Moving beyond compliance: FBAR as a risk discipline
FBAR compliance should be viewed through a broader treasury lens: as part of an integrated risk and governance framework. Increasing regulatory enforcement, combined with growing cross-border financial complexity, has elevated FBAR from a periodic filing task to an ongoing operational discipline.
At its core, effective FBAR management requires corporate treasury to address three foundational dimensions:
- Financial accounts: Identifying all foreign accounts, including less obvious structures such as pooled or subsidiary-held accounts
- Financial interest: Determining ownership and economic benefit across entities and jurisdictions
- Signatory authority: Tracking individuals with control or authorization over accounts, even in the absence of direct ownership
Misinterpretation in any of these areas can lead to incomplete or inaccurate filings—one of the most common sources of compliance failure.
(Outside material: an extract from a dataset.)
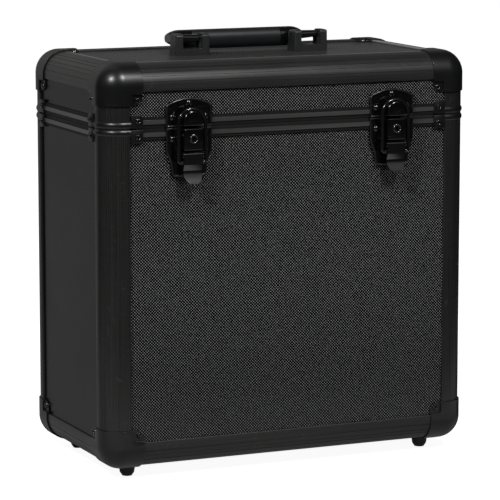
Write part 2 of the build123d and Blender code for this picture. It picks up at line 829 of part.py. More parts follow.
def hinge_leaf(lid):
    """A leaf with its knuckles; the lid's leaf has the even ones and the stops."""
    sign = 1 if lid else -1
    half = hinge_width / 2
    spans = knuckle_spans()
    mine = spans[1::2] if lid else spans[0::2]
    others = spans[0::2] if lid else spans[1::2]
    low, high = sorted((0, sign * hinge_leaf_height))
    leaf = block(-half, half, cap_gap, hinge_leaf_wall, low, high)
    outer = [e for e in leaf.edges().filter_by(Axis.Y) if abs(e.center().Z) > hinge_leaf_height - 1]
    leaf = fillet(outer, hinge_leaf_round)
    reach = hinge_knuckle_radius + hinge_leaf_play
    for x0, x1 in others:
        leaf -= block(x0 - hinge_knuckle_gap / 2, x1 + hinge_knuckle_gap / 2, -1, 20, -reach, reach)
    for x0, x1 in mine:
        start = x0 + (hinge_knuckle_gap / 2 if x0 > -half else 0)
        stop = x1 - (hinge_knuckle_gap / 2 if x1 < half else 0)
        leaf -= block(x0, x1, -1, 20, *sorted((-sign * reach, 0)))
        leaf += rod_x(start, stop, hinge_axis_depth, 0, hinge_knuckle_radius)
        root = sorted((0, sign * (hinge_knuckle_radius + hinge_root)))
        leaf += block(start, stop, cap_gap, hinge_axis_depth, *root)
        if lid:
            stop_end = hinge_axis_depth + hinge_stop_length
            wall = hinge_stop_wall / 2
            leaf += block(start, stop, hinge_axis_depth, stop_end, -wall, wall)
    return leaf - rod_x(-half - 1, half + 1, hinge_axis_depth, 0, hinge_pin_radius + running_fit)


def hinge_pin():
    end = hinge_width / 2 + hinge_pin_play
    pin = rod_x(-end, end, hinge_axis_depth, 0, hinge_pin_radius)
    for side in (-1, 1):
        inner, outer = sorted((side * end, side * (end + hinge_pin_head)))
        pin += rod_x(inner, outer, hinge_axis_depth, 0, hinge_pin_head_radius)
    return pin


def hinge_rivet_places(lid):
    sign = 1 if lid else -1
    near = seam_height + sign * hinge_near_rivet
    far = seam_height + sign * hinge_far_rivet
    return [(-hinge_rivet_offset, near), (hinge_rivet_offset, near), (0, far)]


# Handle, drawn about x = 0 with its pin axis at y = 0

axis_height = top_face + handle_axis_height


def arm_slope():
    """Angle by which the folded handle's arms lean down."""
    return math.atan2(handle_drop, handle_arm_length)


def bracket_stops():
    """Nibs before and behind the pin, cut to the underside of a folded arm."""
    start = bracket_post_width - 0.2
    end = bracket_post_width + bracket_stop_width
    nib = block(start, end, bracket_stop_start, bracket_post_back, top_face, axis_height)
    widening = (handle_arm_radius - handle_barrel_radius) / handle_arm_length
    under = handle_barrel_radius + widening * bracket_post_back + bracket_stop_gap
    cut = block(start - 1, end + 1, -50, 50, -under, 50)
    cut = Pos(0, 0, axis_height) * Rot(-math.degrees(arm_slope()), 0, 0) * cut
    nib -= cut
    return nib + mirror_y(nib)


def bracket(side):
    """A foot plate with two posts, flush with its front, that hold the pin."""
    half = bracket_width / 2
    front = -bracket_depth / 2
    plate = block(-half, half, front, -front, top_face, top_face + bracket_base_height)
    post = block(0, bracket_post_width, front, bracket_post_back, top_face, top_face + bracket_height)
    crown = post.faces().sort_by(Axis.Z)[-1].edges().filter_by(Axis.X)
    post = fillet(crown, bracket_round)
    left = Pos(-half, 0, 0) * (post + bracket_stops())
    body = plate + left + mirror_x(left)
    plan = RectangleRounded(bracket_width, bracket_depth, bracket_corner)
    body &= Pos(0, 0, top_face) * extrude(plan, bracket_height + 1)
    view = RectangleRounded(bracket_width, 2 * bracket_height, bracket_shoulder)
    body &= Pos(0, 0, top_face) * extrude(Plane.XZ * view, bracket_depth, both=True)
    body -= rod_x(-half - 1, half + 1, 0, axis_height, handle_pin_radius)
    for x in (-bracket_screw_offset, bracket_screw_offset):
        body -= rod_z(x, 0, top_face - 1, top_face + bracket_base_height - 1, screw_radius)
    return Pos(side * bracket_offset, 0, 0) * body


def bracket_screws(side):
    """Screws from inside the lid, each with its bore in the panel and its pocket."""
    under = case_height - panel_back
    groups = []
    for x in (-bracket_screw_offset, bracket_screw_offset):
        head = rod_z(0, 0, under - screw_head_height, under, screw_head_radius)
        shank = rod_z(0, 0, under - 0.1, top_face + bracket_base_height - 1, screw_radius)
        bore = rod_z(0, 0, under, top_face, screw_radius + rivet_play)
        pocket_low = under - screw_head_height - lining_pocket_play
        pocket = rod_z(0, 0, pocket_low, under, screw_head_radius + lining_pocket_play)
        place = Pos(side * bracket_offset + x, 0, 0)
        groups.append([place * (head + shank), place * bore, place * pocket])
    return groups


def handle_pin(side):
    half = bracket_width / 2
    middle = side * bracket_offset
    return rod_x(middle - half, middle + half, 0, axis_height, handle_pin_radius)


def frame_taper(start, end):
    """The rounded end of the handle's frame, along X from one radius to the other."""
    length = end - start
    drop = grip_radius - handle_arm_radius
    curve = (length ** 2 + drop ** 2) / (2 * drop)
    middle = grip_radius - curve + math.sqrt(curve ** 2 - (length / 2) ** 2)
    arc = ThreePointArc((start, grip_radius), (start + length / 2, middle), (end, handle_arm_radius))
    sides = Polyline((end, handle_arm_radius), (end, 0), (start, 0), (start, grip_radius))
    return revolve(make_face([arc, sides]), Axis.X)


def frame_collar():
    """The grooved collar at an end of the grip, about the X axis."""
    collar = rod_x(grip_half_length, grip_collar_end, 0, 0, grip_radius)
    for x in collar_grooves:
        ring = rod_x(x, x + collar_groove_width, 0, 0, grip_radius + 1)
        collar -= ring - rod_x(x, x + collar_groove_width, 0, 0, grip_radius - collar_groove_depth)
    return collar


def handle_frame():
    """The rigid core under the grip, with an arm to the barrel on each pin."""
    window = bracket_width / 2 - bracket_post_width
    near = bracket_offset - window + handle_side_gap
    far = bracket_offset + window - handle_side_gap
    grip_z = axis_height - handle_drop
    width = far - near
    slope = arm_slope()
    barrel = Pos(0, axis_height) * Circle(handle_barrel_radius)
    rear = Pos(handle_arm_length, grip_z) * Circle(handle_arm_radius)
    shift_y = math.sin(slope)
    shift_z = math.cos(slope)
    arm = outline_of(
        (handle_barrel_radius * shift_y, axis_height + handle_barrel_radius * shift_z),
        (handle_arm_length + handle_arm_radius * shift_y, grip_z + handle_arm_radius * shift_z),
        (handle_arm_length - handle_arm_radius * shift_y, grip_z - handle_arm_radius * shift_z),
        (-handle_barrel_radius * shift_y, axis_height - handle_barrel_radius * shift_z),
    )
    ear = Pos(near, 0, 0) * extrude(Plane.YZ * (barrel + rear + arm), width)
    collar = frame_collar() + frame_taper(grip_collar_end, far)
    end = ear + Pos(0, handle_arm_length, grip_z) * collar
    end -= rod_x(near - 1, far + 1, 0, axis_height, handle_pin_radius + running_fit)
    core = rod_x(-grip_half_length, grip_half_length, handle_arm_length, grip_z, grip_core_radius)
    return end + core + mirror_x(end)


def handle_grip():
    grip_z = axis_height - handle_drop
    end = grip_half_length - 0.1
    sleeve = rod_x(-end, end, handle_arm_length, grip_z, grip_radius)
    return sleeve - rod_x(-end - 1, end + 1, handle_arm_length, grip_z, grip_core_radius + grip_fit)


# Build everything

sides = (-1, 1)
names = {(False, False): "front_left", (False, True): "back_left",
         (True, False): "front_right", (True, True): "back_right"}

body_fixings = []
lid_fixings = []
for right, back in corners:
    body_fixings += corner_rivets(right, back, False, (1, 2))
    lid_fixings += corner_rivets(right, back, True, (0, 1, 2))
    body_fixings += strap_rivets(right, back, False)
    lid_fixings += strap_rivets(right, back, True)
for side in sides:
    for x, z in hinge_rivet_places(False):
        body_fixings.append(face_rivet(side * hinge_offset + x, z, hinge_leaf_wall, True,
                                       rivet_head_radius, rivet_head_height))
    for x, z in hinge_rivet_places(True):
        lid_fixings.append(face_rivet(side * hinge_offset + x, z, hinge_leaf_wall, True,
                                      rivet_head_radius, rivet_head_height))

base_fixings = []
keeper_fixings = []
for side in sides:
    for x, z in [(-latch_rivet_offset, keeper_rivet_height), (latch_rivet_offset, keeper_rivet_height),
                 (0, keeper_top_rivet)]:
        keeper_fixings.append(face_rivet(side * latch_offset + x, seam_height + z, plate_wall, False,
                                         latch_rivet_head_radius, latch_rivet_head_height))
    for x, z in [(-latch_rivet_offset, base_rivet_drop), (latch_rivet_offset, base_rivet_drop),
                 (0, base_low_rivet)]:
        base_fixings.append(face_rivet(side * latch_offset + x, seam_height - z, plate_wall, False,
                                       latch_rivet_head_radius, latch_rivet_head_height))

foot_parts = [[at_corner(shape, right, back, False) for shape in foot_screw()] for right, back in corners]
bracket_parts = bracket_screws(-1) + bracket_screws(1)

body_fastened = body_fixings + base_fixings + foot_parts
lid_fastened = lid_fixings + keeper_fixings + bracket_parts
body_bores = [group[1] for group in body_fastened]
lid_bores = [group[1] for group in lid_fastened]
body_pockets = [group[2] for group in body_fastened]
lid_pockets = [group[2] for group in lid_fastened]

body_front = front_panel(panel_inset, body_rim_seat)
body_left = side_panel(panel_inset, body_rim_seat)
lid_front = front_panel(lid_rim_seat, case_height - panel_inset)
lid_left = side_panel(lid_rim_seat, case_height - panel_inset)
for name, panel, bores in [
    ("body_front_panel", body_front, body_bores),
    ("body_back_panel", mirror_y(body_front), body_bores),
    ("body_left_panel", body_left, body_bores),
    ("body_right_panel", mirror_x(body_left), body_bores),
    ("bottom_panel", level_panel(panel_face, panel_back), body_bores),
    ("lid_front_panel", lid_front, lid_bores),
    ("lid_back_panel", mirror_y(lid_front), lid_bores),
    ("lid_left_panel", lid_left, lid_bores),
    ("lid_right_panel", mirror_x(lid_left), lid_bores),
    ("lid_top_panel", level_panel(case_height - panel_back, top_face), lid_bores),
]:
    save(name, cut_all([panel], bores))

for (right, back), name in names.items():
    save(f"body_edge_{name}", [upright_edge(right, back, False)])
    save(f"bottom_corner_cap_{name}", cut_all([at_corner(corner_cap(), right, back, False)], body_bores))
    save(f"lid_corner_cap_{name}", cut_all([at_corner(corner_cap(), right, back, True)], lid_bores))
save("lid_corner_edges", [upright_edge(right, back, True) for right, back in corners])
save("bottom_edges", level_edges(False))
save("lid_top_edges", level_edges(True))
save("body_rim", cut_all(rims(body_rim_section()), body_bores))
save("lid_rim", cut_all(rims(lid_rim_section()), lid_bores))
save("body_corner_straps", cut_all([corner_strap(r, b, False) for r, b in corners], body_bores))
save("lid_corner_straps", cut_all([corner_strap(r, b, True) for r, b in corners], lid_bores))
save("body_rivets", [group[0] for group in body_fixings])
save("lid_rivets", [group[0] for group in lid_fixings])
save("latch_base_rivets", [group[0] for group in base_fixings])
save("keeper_rivets", [group[0] for group in keeper_fixings])
save("feet", [at_corner(foot(), right, back, False) for right, back in corners])
save("foot_screws", [group[0] for group in foot_parts])
save("handle_bracket_screws", [group[0] for group in bracket_parts])

edge_margin = edge_flange + lining_margin
rim_margin = rim_height + lining_margin
body_pads = lining_pads(edge_margin, seam_height - rim_margin,
                        lining_face, lining_face + lining_thickness)
lid_pads = lining_pads(seam_height + rim_margin, case_height - edge_margin,
                       case_height - lining_face - lining_thickness, case_height - lining_face)
save("body_lining", cut_all(body_pads, body_pockets))
save("lid_lining", cut_all(lid_pads, lid_pockets))

for side, name in [(-1, "left"), (1, "right")]:
    save(f"latch_keeper_{name}", cut_all([at_latch(keeper(), side)], lid_bores))
    save(f"latch_base_{name}", cut_all([at_latch(latch_base(), side)], body_bores))
    save(f"lock_housing_{name}", [at_latch(lock_housing(), side)])
    save(f"key_plug_{name}", [at_latch(key_plug(), side)])
    save(f"latch_lever_{name}", [at_latch(lever(), side)])
    save(f"latch_bail_{name}", [at_latch(bail(), side)])
    save(f"handle_bracket_{name}", [bracket(side)])
save("lever_pins", [at_latch(lever_pin(), side) for side in sides])
save("hinge_body_leaves", cut_all([at_hinge(hinge_leaf(False), side) for side in sides], body_bores))
save("hinge_lid_leaves", cut_all([at_hinge(hinge_leaf(True), side) for side in sides], lid_bores))
save("hinge_pins", [at_hinge(hinge_pin(), side) for side in sides])
save("handle_pins", [handle_pin(side) for side in sides])
save("handle_frame", [handle_frame()])
save("handle_grip", [handle_grip()])
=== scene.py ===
import json
import math

import bmesh
import bpy
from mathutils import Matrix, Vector

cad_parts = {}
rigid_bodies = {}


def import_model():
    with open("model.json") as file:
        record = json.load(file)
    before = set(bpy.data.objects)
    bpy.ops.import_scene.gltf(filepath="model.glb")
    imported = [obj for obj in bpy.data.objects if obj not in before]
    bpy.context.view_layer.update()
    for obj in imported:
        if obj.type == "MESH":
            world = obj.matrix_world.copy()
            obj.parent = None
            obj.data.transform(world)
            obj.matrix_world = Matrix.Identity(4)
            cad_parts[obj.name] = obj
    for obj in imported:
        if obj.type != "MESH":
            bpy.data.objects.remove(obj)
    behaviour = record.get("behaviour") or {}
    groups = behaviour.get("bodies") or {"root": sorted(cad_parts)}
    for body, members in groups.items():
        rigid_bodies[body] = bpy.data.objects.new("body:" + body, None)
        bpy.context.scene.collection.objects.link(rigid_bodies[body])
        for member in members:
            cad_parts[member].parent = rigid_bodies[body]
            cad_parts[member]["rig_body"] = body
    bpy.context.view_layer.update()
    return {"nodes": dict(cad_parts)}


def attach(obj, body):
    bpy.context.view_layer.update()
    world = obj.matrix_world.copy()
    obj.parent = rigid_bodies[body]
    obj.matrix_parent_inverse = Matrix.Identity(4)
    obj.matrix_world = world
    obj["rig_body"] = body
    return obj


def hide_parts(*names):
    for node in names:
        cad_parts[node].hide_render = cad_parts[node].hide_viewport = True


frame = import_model()
nodes = frame["nodes"]
mm = 0.001

# The case's frame, in millimetres from the middle of its width and depth and from its underside
case = {
    "halfWidth": 176.0,
    "halfDepth": 92.0,
    "height": 355.0,
    "seam": 299.6,
    "shiftBack": 1.4,  # from the origin to the middle of the depth
    "footDrop": 11.0,  # height of the underside over the floor
}


def place(x, y, z):
    return Vector((x * mm, (y + case["shiftBack"]) * mm, (z + case["footDrop"]) * mm))


# Camera

camera = {
    "place": (-1.06844, -2.40094, 0.59489),
    "turn": 0.4189,  # to the right of the +Y axis, in radians
    "tilt": -0.1553,
    "lens": 209.77,
    "sensor": 36.0,
}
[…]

Key considerations for treasury ahead of the deadline
With the filing deadline imminent, corporate treasury teams should focus on a set of critical operational and governance considerations:
- Comprehensive account identification: Treasury must ensure a complete inventory of all foreign financial accounts across subsidiaries, joint ventures, and affiliates. This requires coordination with regional finance teams and a clear understanding of entity structures.
- Accurate reporting threshold calculations: Corporates should recognize that the FBAR reporting threshold is calculated on an aggregate basis. This threshold represents the minimum amount that triggers the filing obligation. If the maximum value of a single account—or the combined value of all foreign accounts—exceeds $10,000 (even by reaching $10,001) at any point during the year, even for one day, the US person (including US citizens, dual citizens, permanent residents, corporations, LLCs, partnerships, trusts, and estates) is required to file an FBAR. Importantly, once this threshold is met, all foreign accounts must be reported—including those with zero balances. FBAR reporting therefore hinges on the maximum aggregate balance of foreign accounts during the year. Treasury must apply the appropriate exchange rates and ensure accuracy and consistency in threshold calculations.
- Clarity on roles and responsibilities: Who owns the process? Who validates the data? Who signs off? Establishing clear accountability across treasury, tax, and controllership functions is essential to avoid last minute confusion.
- Robust data aggregation and systems support: Manual tracking increases the risk of errors. Leveraging treasury management systems (TMS) or treasury aggregators can significantly enhance accuracy, auditability, and efficiency.
- Documentation, record retention, and data security: FBAR requires not only accurate filing but also the maintenance of supporting documentation. Treasury should ensure that account statements, ownership records, and authorization details are securely stored, readily accessible, and retained in line with regulatory requirements. Given the sensitivity of the information involved, safeguarding financial data throughout the reporting process is equally critical. This includes secure transmission, controlled access, and strict adherence to internal data governance and confidentiality policies.
- Awareness of exemptions and nuances: Not all accounts or entities are subject to FBAR reporting. Understanding applicable exemptions—and applying them correctly—can help prevent both over-reporting and under-reporting.
The case for external expertise
For many corporates, particularly those with complex global footprints, FBAR compliance can strain internal resources. The nuances of financial interest, signatory authority, and cross-border account structures often require specialized knowledge.
As noted in Strategic Treasurer’s FBAR white paper, FBAR preparation and submission can be supported by third parties such as CPAs, attorneys, or IRS enrolled agents. Engaging external expertise can help:
- Interpret complex regulatory requirements
- Validate account classifications and reporting thresholds
- Reduce the risk of errors and omissions
- Alleviate operational burden on internal teams
However, outsourcing does not absolve treasury of responsibility. Treasury must still oversee the process, validate outputs, and ensure that filings accurately reflect the organization’s financial landscape.
Conclusion
FBAR compliance is not simply about meeting a deadline. It is about demonstrating transparency, discipline, and leadership in managing an organization’s global financial footprint.
As April 15 approaches, corporate treasury teams must ensure that their processes are not only complete and accurate, but also resilient and scalable. In doing so, they take a strategic step that amplifies financial integrity and accountability within their enterprises—and reinforces a steadfast commitment to supporting efforts to combat illicit financial activities.
⃰ Disclosure: Strategic Treasurer owns CTMfile.